それよりも相続登記が簡単にできる場合、たいていやっているのではないでしょうか。法務局の窓口にいけば、素人でも登記官が親切丁寧に教えているので、相続登記くらいだったら司法書士に依頼しないでも簡単にできるでしょう。

 

しかし、現行相続制度では、子どもがいない相続人の場合、それだけで戸籍謄本・除籍謄本などを大量に収集しないといけません。そうでなくとも海外などに滞在したり、外国籍になっていたり、身分関係や居住関係がどんどん複雑になっています。そのような場合に簡易化する制度的手当はありません。

 

一つは公正証書遺言ですが、この普及はまだまだですね。こういったことも終活の最低限度としてサービス提供が必要でしょう。

 

しかし何よりも重要と思うのは、利用です。耕作放棄地、森林の荒廃地などは、いずれも所有者が確定しても、容易に解決できない問題です。たしかに農地法は遊休農地対策で農業委員をその改善の実戦部隊として活動させていますが、大きな成果を上げているとは言いがたいと思います。

 

空き地・空き家問題も都市空間だけでなく、地方でも深刻な問題です。すでに先進的な自治体は、各種条例で対応してきていますし、新たな後者は一応前進しているようにも思えます。

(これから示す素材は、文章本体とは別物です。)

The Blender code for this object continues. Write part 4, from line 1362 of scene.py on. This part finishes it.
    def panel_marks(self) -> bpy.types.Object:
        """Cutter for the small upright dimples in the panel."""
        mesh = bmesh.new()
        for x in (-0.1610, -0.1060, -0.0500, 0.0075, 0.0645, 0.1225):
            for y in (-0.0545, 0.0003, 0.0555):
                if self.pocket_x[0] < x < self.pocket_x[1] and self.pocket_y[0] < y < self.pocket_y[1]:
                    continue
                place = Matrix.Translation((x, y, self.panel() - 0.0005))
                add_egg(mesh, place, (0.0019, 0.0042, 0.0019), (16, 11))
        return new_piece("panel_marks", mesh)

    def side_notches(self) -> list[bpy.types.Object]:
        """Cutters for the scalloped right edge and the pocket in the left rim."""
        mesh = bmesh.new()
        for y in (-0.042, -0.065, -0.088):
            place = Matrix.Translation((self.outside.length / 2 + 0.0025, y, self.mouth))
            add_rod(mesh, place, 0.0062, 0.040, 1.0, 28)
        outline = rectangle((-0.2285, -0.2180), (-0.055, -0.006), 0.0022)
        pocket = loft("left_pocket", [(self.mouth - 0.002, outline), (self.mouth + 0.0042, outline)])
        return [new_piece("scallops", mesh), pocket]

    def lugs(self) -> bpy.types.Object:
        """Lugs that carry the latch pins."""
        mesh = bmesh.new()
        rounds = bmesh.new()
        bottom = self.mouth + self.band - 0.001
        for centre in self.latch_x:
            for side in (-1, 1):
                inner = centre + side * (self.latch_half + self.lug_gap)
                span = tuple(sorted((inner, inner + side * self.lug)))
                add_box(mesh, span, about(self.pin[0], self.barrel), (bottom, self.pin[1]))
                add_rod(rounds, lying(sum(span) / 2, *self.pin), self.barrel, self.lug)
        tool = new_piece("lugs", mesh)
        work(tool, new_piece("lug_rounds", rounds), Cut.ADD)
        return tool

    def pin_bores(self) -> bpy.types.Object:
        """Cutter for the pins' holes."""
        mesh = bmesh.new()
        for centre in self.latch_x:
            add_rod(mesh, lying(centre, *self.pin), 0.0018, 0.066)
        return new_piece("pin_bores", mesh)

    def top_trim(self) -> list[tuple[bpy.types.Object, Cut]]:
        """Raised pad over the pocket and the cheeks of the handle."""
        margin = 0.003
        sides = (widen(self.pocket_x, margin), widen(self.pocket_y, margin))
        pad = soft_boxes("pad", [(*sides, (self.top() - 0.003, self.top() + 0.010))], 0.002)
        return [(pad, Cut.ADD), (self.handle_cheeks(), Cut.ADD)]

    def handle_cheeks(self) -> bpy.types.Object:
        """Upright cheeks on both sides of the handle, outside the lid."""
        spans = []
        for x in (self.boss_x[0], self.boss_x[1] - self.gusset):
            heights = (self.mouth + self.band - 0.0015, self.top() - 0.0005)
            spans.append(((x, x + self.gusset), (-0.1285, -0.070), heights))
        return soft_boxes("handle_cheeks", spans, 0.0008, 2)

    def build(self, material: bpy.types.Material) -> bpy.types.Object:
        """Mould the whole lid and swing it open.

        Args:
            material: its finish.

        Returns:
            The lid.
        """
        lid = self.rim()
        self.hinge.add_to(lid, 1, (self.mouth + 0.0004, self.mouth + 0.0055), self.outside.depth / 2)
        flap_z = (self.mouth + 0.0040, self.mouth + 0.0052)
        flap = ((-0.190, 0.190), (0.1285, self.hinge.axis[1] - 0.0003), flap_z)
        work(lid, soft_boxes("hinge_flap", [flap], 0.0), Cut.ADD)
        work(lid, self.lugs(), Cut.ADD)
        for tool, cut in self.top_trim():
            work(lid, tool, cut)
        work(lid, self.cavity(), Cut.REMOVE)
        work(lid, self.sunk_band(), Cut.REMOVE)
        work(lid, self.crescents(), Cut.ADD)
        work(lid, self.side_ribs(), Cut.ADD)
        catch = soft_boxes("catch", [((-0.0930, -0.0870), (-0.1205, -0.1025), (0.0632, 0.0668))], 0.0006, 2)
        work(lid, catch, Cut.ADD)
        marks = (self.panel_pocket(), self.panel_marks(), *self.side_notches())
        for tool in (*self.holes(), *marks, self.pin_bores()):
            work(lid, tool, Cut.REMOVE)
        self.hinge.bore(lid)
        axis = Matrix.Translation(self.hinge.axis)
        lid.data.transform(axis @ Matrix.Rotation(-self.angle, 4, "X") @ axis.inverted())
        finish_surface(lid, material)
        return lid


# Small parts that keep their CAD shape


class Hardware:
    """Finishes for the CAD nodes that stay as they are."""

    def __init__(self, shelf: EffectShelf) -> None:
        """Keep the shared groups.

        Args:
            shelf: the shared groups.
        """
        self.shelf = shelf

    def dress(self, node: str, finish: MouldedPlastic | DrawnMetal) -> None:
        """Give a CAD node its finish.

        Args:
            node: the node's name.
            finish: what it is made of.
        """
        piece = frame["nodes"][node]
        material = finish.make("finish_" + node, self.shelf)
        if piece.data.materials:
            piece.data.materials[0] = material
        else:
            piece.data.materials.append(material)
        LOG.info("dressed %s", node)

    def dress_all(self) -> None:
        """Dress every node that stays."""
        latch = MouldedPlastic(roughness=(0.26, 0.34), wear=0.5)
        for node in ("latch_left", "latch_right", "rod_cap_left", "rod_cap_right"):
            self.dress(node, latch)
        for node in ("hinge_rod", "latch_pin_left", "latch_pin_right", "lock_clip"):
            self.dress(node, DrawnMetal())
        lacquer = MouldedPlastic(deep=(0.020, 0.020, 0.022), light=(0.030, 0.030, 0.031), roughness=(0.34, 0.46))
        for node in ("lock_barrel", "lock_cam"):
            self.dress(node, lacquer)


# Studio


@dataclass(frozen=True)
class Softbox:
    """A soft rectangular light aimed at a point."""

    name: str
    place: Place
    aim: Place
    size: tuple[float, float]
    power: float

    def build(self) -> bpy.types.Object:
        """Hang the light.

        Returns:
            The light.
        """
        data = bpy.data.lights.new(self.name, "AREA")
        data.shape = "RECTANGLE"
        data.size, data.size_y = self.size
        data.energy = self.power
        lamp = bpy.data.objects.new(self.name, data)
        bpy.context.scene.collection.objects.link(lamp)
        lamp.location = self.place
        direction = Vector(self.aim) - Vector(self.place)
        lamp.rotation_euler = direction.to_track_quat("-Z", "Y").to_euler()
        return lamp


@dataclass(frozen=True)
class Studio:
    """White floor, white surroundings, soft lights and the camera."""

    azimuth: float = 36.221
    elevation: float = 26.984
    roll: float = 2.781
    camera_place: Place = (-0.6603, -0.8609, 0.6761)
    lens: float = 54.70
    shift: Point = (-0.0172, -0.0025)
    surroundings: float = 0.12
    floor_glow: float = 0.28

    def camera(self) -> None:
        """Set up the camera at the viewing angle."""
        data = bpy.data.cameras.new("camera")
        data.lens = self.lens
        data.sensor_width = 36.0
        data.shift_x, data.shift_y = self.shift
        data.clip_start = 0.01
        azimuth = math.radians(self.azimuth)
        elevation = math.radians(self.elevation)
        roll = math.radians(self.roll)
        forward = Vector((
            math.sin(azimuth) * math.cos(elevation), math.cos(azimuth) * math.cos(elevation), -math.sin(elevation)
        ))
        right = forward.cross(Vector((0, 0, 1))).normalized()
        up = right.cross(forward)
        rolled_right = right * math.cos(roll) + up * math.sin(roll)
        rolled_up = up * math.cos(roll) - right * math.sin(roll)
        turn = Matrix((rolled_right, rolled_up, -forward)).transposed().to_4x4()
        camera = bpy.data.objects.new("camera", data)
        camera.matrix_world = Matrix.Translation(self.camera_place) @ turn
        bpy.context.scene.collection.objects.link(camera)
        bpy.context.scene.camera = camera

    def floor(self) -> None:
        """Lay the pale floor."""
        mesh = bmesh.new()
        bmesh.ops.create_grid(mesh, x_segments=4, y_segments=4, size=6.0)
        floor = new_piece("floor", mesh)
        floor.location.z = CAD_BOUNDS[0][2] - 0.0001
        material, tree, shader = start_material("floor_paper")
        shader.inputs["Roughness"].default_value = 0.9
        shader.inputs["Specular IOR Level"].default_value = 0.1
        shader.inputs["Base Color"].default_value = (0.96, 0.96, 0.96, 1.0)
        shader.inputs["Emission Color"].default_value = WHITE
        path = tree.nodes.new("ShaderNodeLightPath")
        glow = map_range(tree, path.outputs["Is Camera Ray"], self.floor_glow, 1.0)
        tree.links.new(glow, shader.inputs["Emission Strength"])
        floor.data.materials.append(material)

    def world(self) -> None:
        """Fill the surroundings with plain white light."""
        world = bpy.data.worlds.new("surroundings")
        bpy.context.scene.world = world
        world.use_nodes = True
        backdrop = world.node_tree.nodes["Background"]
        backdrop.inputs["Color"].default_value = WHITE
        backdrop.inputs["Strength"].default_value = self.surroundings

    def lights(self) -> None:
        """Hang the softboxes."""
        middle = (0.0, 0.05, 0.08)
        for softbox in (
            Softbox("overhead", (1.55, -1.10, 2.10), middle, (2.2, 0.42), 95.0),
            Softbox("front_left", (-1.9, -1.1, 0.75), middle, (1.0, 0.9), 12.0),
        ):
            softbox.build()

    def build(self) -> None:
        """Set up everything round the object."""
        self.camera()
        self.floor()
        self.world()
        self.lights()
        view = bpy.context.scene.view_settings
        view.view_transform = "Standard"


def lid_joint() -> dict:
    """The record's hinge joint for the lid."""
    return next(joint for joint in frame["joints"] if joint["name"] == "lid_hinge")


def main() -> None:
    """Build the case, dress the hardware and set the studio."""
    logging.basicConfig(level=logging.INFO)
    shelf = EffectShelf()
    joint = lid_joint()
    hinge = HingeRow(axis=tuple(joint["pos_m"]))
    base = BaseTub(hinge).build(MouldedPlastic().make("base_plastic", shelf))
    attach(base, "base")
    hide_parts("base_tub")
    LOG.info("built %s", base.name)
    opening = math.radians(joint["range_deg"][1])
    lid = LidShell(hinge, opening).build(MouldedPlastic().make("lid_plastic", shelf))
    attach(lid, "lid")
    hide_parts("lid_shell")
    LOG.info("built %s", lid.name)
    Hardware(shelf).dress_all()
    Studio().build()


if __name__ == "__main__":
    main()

しかし、どこを見てもその大きな改善はまだ緒についたばかりでしょう。これらの問題への取り組みはより急がれると思うのです。

 

最近、関東で仕事をしているとき長くお世話になった教授から贈呈いただいた書籍があります。北村喜宣著『空き家問題解決のための政策法務~法施行後の現状と対策』です。

 

これを読んで少し紹介したいと思いながら、気持ちだけでなかなか読めないでいます。いい加減な紹介をすると申し訳ないので、ここは少しまじめに読みたいと思うのですが、そうなると、最近の法律書への関心度の低さから、頭も回りませんし・・・いいわけはそのくらいにして近いうちにできればと思っています。

 

なお北村氏は、その処女作ともいうべき92年発行『環境管理の制度と実態』ではアメリカ水質浄化法を実務レベルまで調査して、見事に描いていて、それ以来著者のファンになっています。

 

また、04年発行の『分権改革と条例』も、各地の自治体法務担当者にとってバイブルになってもおかしくないほど、優れた内容です。

 

今日はこのへんでおしまいとします。また明日。